Jihad roughly translates to struggle, or striving, said Arif Humayun, another of the afternoon’s speakers.
There is an element of defensive violence within the concept of jihad, he said, but it’s the “lesser” jihad, and in the original texts of Islam more often refers to defense against all religious persecution.
The core of it, he said, is the struggle for a kind of spiritual self-actualization through good works, not the pursuit of glory or worldly rewards.
“These guys can say things to suit their goals without any reference to the fundamentals, and it’s for us to stand up against them and tell people,” Humayun said. “I think its incumbent upon all of us to research these things, understand them and refute them. … That’s all the jihad. It’s to struggle to get the truth out.”
Where this radical misinterpretation of Islam comes from is complicated. Humayun and Khan described centuries of change, from shifting fortunes for the great Muslim civilizations of the Middle Ages and into the Renaissance, the breakup of the Ottoman Empire at the end of World War I, and the rise of Western imperialism and colonialism in developing nations and Muslim countries.
“This is the time when the radical ideologies’ seeds were first sown, and that is after the First World War,” Humayun said.
New, more radical, less inclusive interpretations arose, he said, some that tweaked Islamic teachings toward political ends and away from core values such as charity, unity and humility.
“What happened with this is this is the time politically inspired misinterpretations were developed. This is when they were implemented as state policy,” he said.
He compared the process to an assembly line. Radical schools, often funded through Saudi oil money, spread fringe ideas. Those students fall in with even more radical peers, and the process continues, creating the hard core radicals.
Radicals also mine U.S. foreign policy for rhetorical fodder. Elkoshairi pointed to the ongoing military interventions in Iraq, Afghanistan and other Muslim countries, and other missteps.
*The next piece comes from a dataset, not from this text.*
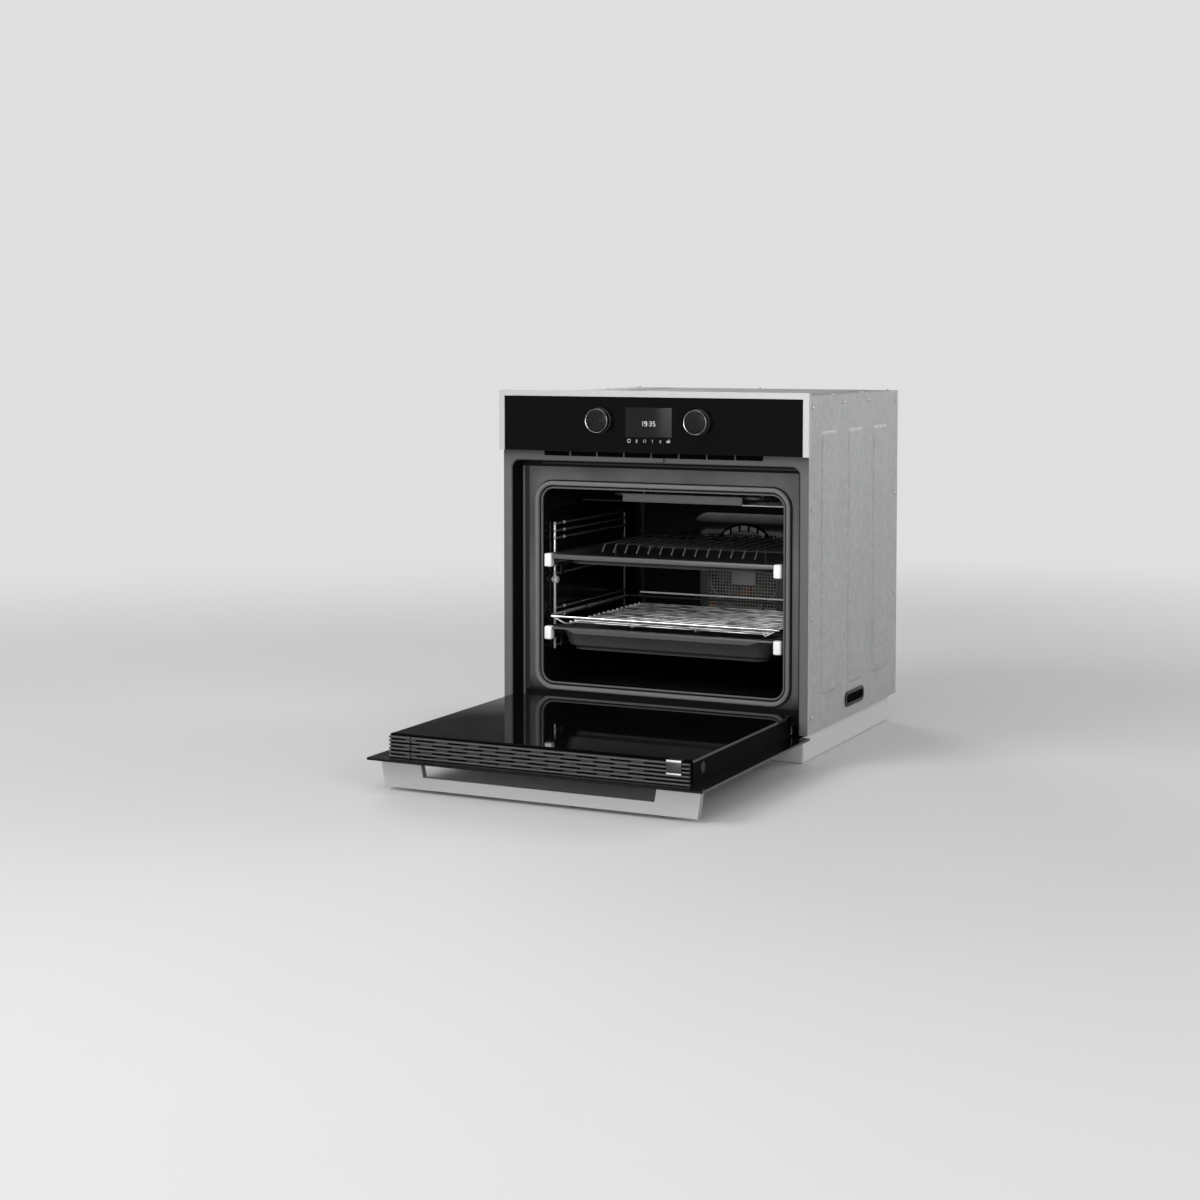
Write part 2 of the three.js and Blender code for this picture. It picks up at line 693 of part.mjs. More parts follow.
function grillElement() {
  return heatingTube([
    [GRILL_OUTER_X, GRILL_FRONT], [GRILL_OUTER_X, GRILL_FAR], [GRILL_INNER_X, GRILL_FAR],
    [GRILL_INNER_X, GRILL_NEAR], [GRILL_TERMINAL_X, GRILL_NEAR], [GRILL_TERMINAL_X, TERMINAL_BACK],
  ], GRILL_Z);
}

function bottomElement() {
  return heatingTube([
    [FLOOR_ELEMENT_X, FLOOR_ELEMENT_FRONT], [FLOOR_ELEMENT_X, FLOOR_ELEMENT_FAR],
    [FLOOR_TERMINAL_X, FLOOR_ELEMENT_FAR], [FLOOR_TERMINAL_X, FLOOR_TERMINAL_BACK],
  ], muffleUnderside - FLOOR_ELEMENT_DROP);
}

function ringElement() {
  const ring = new THREE.TorusGeometry(RING_R, ELEMENT_R, 6, 24).rotateX(Math.PI / 2);
  const terminals = [-1, 1].map((side) =>
    rodY(ELEMENT_R, RING_Y, TERMINAL_BACK, side * RING_TERMINAL_X, FAN_Z + RING_R, 8));
  return made([ring.translate(0, RING_Y, FAN_Z), ...terminals]);
}

function grillShield() {
  const top = SHIELD_Z + SHIELD_T;
  const openHalf = SHIELD_LIP_W / 2 - SHIELD_HANGER_INSET;
  const hangers = [-1, 1].flatMap((side) => SHIELD_HANGER_Y.map((y) =>
    rodZ(SHIELD_HANGER_R, SHIELD_Z, CAVITY_TOP - GAP,
      side * (SHIELD_LIP_W / 2 + SHIELD_HANGER_INSET), y, 8)));
  return made([
    slab(SHIELD_W, SHIELD_FRONT, SHIELD_BACK, SHIELD_Z, top),
    slab(SHIELD_LIP_W, SHIELD_FRONT, SHIELD_FRONT + SHIELD_T, SHIELD_Z, SHIELD_Z + SHIELD_LIP_H),
    ...hangers,
  ], [slab(2 * openHalf, SHIELD_FRONT + SHIELD_RIM, SHIELD_BACK - SHIELD_RIM, SHIELD_Z - OVER,
    top + OVER)]);
}

piece(oven, 'grill_element', grillElement(), 'elementSteel');
piece(oven, 'bottom_element', bottomElement(), 'elementSteel');
piece(oven, 'ring_element', ringElement(), 'elementSteel');
piece(oven, 'grill_shield', grillShield(), 'enamel');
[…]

“When you bomb a country, remove its leadership, I think the most dangerous part of it is not the bombing, it’s the vacuum you create. When you have no government there, it is going to be the most vile person who steps in,” he said, referring to when he lived in Egypt and watched what happened after Hosni Mubarak was ousted following 30 years of rule.
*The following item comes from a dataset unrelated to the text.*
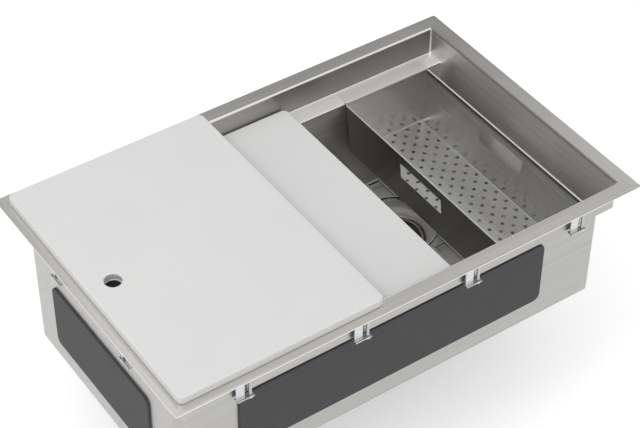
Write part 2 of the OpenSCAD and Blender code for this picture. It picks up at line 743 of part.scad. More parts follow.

Finally, Elkoshairi said, many young people in predominately Muslim countries don’t have much hope for decent work, or means to start a family and build a future.
Radical Islamism, they said, is a political project, not a religious one.
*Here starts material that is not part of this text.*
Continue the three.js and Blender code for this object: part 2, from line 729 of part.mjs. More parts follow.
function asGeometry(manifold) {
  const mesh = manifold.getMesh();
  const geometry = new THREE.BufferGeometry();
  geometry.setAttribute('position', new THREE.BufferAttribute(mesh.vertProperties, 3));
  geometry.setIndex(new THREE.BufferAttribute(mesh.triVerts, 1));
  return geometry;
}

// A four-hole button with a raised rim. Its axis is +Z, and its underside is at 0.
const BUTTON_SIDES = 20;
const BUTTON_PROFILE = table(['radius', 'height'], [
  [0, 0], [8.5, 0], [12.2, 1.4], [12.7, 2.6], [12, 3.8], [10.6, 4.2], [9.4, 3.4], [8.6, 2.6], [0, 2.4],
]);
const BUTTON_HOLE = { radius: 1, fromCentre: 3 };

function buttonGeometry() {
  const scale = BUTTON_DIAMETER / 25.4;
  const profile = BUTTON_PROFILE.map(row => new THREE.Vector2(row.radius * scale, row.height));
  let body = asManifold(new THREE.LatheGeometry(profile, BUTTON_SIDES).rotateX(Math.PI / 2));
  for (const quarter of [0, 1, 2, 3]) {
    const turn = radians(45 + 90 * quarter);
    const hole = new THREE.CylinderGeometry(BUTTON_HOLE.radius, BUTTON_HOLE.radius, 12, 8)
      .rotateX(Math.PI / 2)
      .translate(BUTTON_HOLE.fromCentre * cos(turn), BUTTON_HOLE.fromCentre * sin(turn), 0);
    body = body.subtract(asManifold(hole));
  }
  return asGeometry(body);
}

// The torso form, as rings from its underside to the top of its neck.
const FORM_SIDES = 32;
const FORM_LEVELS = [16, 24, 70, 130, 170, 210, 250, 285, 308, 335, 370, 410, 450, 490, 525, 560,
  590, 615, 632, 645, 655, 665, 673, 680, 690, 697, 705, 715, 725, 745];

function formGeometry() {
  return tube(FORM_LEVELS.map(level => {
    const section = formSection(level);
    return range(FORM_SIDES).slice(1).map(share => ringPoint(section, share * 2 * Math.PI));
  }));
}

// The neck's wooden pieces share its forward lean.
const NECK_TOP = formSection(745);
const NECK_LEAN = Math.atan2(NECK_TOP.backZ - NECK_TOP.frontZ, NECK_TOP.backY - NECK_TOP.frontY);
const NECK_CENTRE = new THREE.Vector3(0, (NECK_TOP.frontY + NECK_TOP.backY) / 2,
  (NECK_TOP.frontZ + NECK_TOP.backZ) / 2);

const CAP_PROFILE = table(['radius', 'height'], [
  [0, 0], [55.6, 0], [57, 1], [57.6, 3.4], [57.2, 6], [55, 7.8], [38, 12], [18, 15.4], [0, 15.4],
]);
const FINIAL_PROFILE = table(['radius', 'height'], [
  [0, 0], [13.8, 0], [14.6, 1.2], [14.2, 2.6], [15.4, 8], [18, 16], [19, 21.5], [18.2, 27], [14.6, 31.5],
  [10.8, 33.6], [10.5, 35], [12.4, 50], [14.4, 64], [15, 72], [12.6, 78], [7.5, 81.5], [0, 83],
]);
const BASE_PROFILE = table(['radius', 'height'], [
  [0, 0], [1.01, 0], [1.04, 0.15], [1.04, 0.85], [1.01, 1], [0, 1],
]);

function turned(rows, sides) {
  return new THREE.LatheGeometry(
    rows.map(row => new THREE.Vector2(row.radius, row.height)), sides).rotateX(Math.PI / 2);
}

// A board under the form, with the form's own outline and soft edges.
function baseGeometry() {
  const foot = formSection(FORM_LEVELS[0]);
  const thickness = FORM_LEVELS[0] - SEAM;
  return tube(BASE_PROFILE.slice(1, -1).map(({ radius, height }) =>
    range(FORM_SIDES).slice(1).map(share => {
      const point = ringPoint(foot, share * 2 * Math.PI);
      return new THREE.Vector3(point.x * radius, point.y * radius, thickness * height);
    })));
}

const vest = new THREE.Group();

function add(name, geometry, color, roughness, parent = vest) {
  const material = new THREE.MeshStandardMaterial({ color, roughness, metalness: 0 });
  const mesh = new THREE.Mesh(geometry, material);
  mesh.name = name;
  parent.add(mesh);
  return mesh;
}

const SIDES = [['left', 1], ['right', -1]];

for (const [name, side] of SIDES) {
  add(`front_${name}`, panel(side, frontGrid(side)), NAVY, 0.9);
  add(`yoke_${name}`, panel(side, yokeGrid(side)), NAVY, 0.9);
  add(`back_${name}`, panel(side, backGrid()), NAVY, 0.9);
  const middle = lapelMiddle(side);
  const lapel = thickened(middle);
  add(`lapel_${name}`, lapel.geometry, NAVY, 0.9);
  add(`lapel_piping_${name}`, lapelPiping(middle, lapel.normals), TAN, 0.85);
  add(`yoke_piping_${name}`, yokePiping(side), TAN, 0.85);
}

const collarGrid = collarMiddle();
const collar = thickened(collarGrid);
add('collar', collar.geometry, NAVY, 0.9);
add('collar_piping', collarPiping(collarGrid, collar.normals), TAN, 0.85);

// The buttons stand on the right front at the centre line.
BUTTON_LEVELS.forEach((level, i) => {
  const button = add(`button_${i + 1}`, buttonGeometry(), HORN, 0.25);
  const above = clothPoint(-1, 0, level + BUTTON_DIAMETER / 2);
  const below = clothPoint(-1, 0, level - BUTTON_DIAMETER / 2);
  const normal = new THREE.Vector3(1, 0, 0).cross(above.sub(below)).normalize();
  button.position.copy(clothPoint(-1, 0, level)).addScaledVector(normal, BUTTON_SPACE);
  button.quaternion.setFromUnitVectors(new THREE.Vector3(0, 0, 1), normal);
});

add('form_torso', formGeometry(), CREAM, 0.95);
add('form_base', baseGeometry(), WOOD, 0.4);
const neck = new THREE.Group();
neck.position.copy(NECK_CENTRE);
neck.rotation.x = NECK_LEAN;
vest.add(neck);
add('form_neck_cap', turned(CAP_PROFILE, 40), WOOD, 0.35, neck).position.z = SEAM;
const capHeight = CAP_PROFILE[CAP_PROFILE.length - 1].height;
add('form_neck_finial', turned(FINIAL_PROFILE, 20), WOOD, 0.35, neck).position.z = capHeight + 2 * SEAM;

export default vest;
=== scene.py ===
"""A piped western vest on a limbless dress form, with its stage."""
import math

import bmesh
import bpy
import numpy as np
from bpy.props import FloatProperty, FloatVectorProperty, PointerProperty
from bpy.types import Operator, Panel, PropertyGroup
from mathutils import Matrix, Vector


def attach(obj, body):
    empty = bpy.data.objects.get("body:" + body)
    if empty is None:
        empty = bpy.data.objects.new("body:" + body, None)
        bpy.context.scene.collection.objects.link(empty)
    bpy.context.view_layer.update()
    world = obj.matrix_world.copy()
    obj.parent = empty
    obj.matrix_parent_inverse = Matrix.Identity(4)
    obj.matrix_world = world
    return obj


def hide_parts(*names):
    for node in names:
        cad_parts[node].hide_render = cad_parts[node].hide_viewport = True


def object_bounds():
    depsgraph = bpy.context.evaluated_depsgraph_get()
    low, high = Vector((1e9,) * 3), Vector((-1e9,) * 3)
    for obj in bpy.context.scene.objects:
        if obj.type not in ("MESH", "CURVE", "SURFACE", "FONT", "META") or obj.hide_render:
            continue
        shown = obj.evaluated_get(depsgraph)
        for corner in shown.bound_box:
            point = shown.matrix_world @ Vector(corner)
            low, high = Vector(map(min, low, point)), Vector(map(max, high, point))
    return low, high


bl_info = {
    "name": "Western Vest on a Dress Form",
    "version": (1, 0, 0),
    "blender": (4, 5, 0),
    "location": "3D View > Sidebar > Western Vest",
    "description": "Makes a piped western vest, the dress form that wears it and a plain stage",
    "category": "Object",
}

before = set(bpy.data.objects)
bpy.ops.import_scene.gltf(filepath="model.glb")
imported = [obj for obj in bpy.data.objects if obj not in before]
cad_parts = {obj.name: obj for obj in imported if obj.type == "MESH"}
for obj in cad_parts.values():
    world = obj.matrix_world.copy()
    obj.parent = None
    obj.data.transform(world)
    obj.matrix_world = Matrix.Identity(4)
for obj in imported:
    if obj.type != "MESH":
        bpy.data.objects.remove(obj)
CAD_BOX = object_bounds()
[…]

“We have made this into a business, and it has become a political ideology and people earn money for this, they get prestige and a following and all of this stuff,” Humayun said.
Muslims regularly denounce radical violence and dress down radical bastardizations of their religion, Elkoshairi said, but they haven’t always had the best infrastructure to show it. Nor have they needed it.
He talked about his parents, who came to the United States in the ’70s. They weren’t going around being self-appointed representatives of their faith, he said. They were living their lives.
“They were like, ‘Hey, you know what, if someone wants to know about my religion, they can ask me, but I think the best way I can share my religion is to not be a problem in the society and to contribute,'” he said. “Since 2001, Muslims have really realized, man, we have to talk about this thing all the time, because if you don’t fill that vacuum … someone else will.”